Josts Engineering Company Ltd Valuation Shifts Signal Elevated Price Risk

Valuation Metrics Reflect Elevated Price Levels

As of 21 May 2026, Josts Engineering’s P/E ratio stands at a striking 72.71, a significant premium compared to its historical averages and peer group. This figure places the stock firmly in the “very expensive” category, a notable deterioration from its previous “very attractive” valuation status. The price-to-book value has also climbed to 1.82, indicating that investors are paying nearly twice the book value for the company’s equity, a level that suggests stretched valuations given the company’s fundamentals.

Other valuation multiples further underline this trend. The enterprise value to EBITDA (EV/EBITDA) ratio is 13.54, which, while not extreme, is higher than many peers in the industrial manufacturing space.

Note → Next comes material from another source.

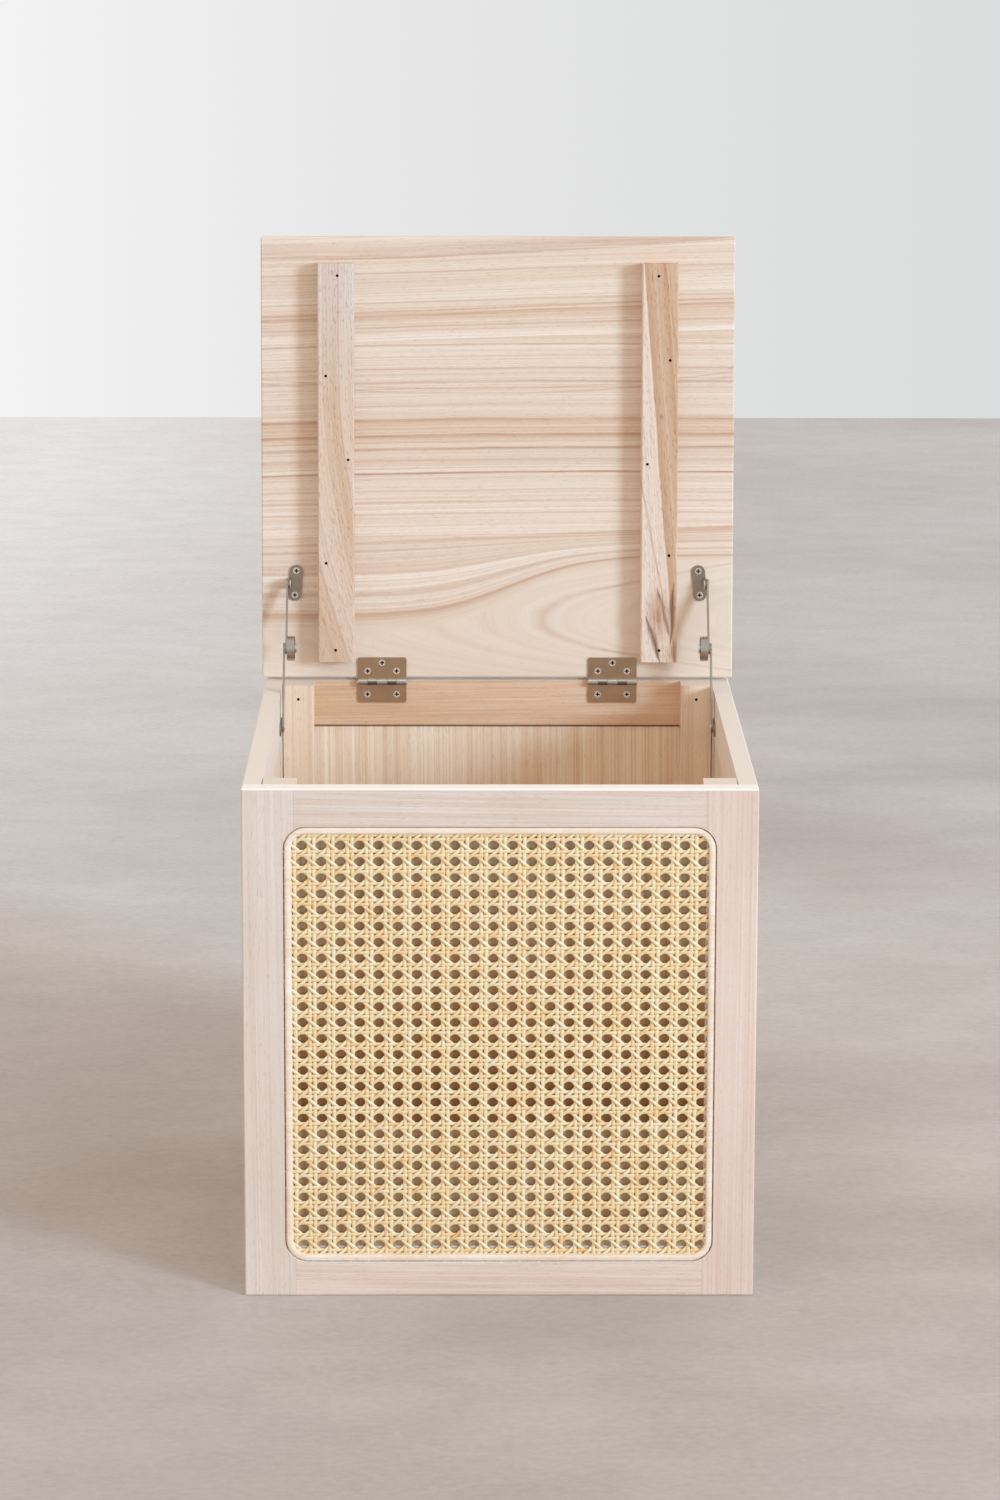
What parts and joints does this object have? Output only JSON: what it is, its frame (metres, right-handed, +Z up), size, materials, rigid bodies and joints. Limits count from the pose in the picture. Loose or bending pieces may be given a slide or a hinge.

The EV to EBIT ratio is 22.10, signalling that earnings before interest and tax are being valued at a premium. These multiples collectively point to a market pricing in strong growth or operational improvements that may not yet be fully realised.

Peer Comparison Highlights Relative Overvaluation

When compared with its industry peers, Josts Engineering’s valuation stands out. For instance, BMW Industries, rated as “attractive,” trades at a P/E of 15.23 and an EV/EBITDA of 9.66, substantially lower than Josts. Similarly, Shraddha Prime, another attractive stock, has a P/E of 16.94 and EV/EBITDA of 16.76, both well below Josts’ multiples. Even companies classified as “very expensive,” such as Permanent Magnet with a P/E of 49.94 and EV/EBITDA of 22, are valued less aggressively than Josts Engineering.

This divergence suggests that the market’s optimism on Josts may be overextended relative to its peers, especially given its modest return on equity (ROE) of 2.51% and return on capital employed (ROCE) of 11.51%. These profitability metrics lag behind what might justify such a high valuation, raising concerns about the sustainability of current price levels.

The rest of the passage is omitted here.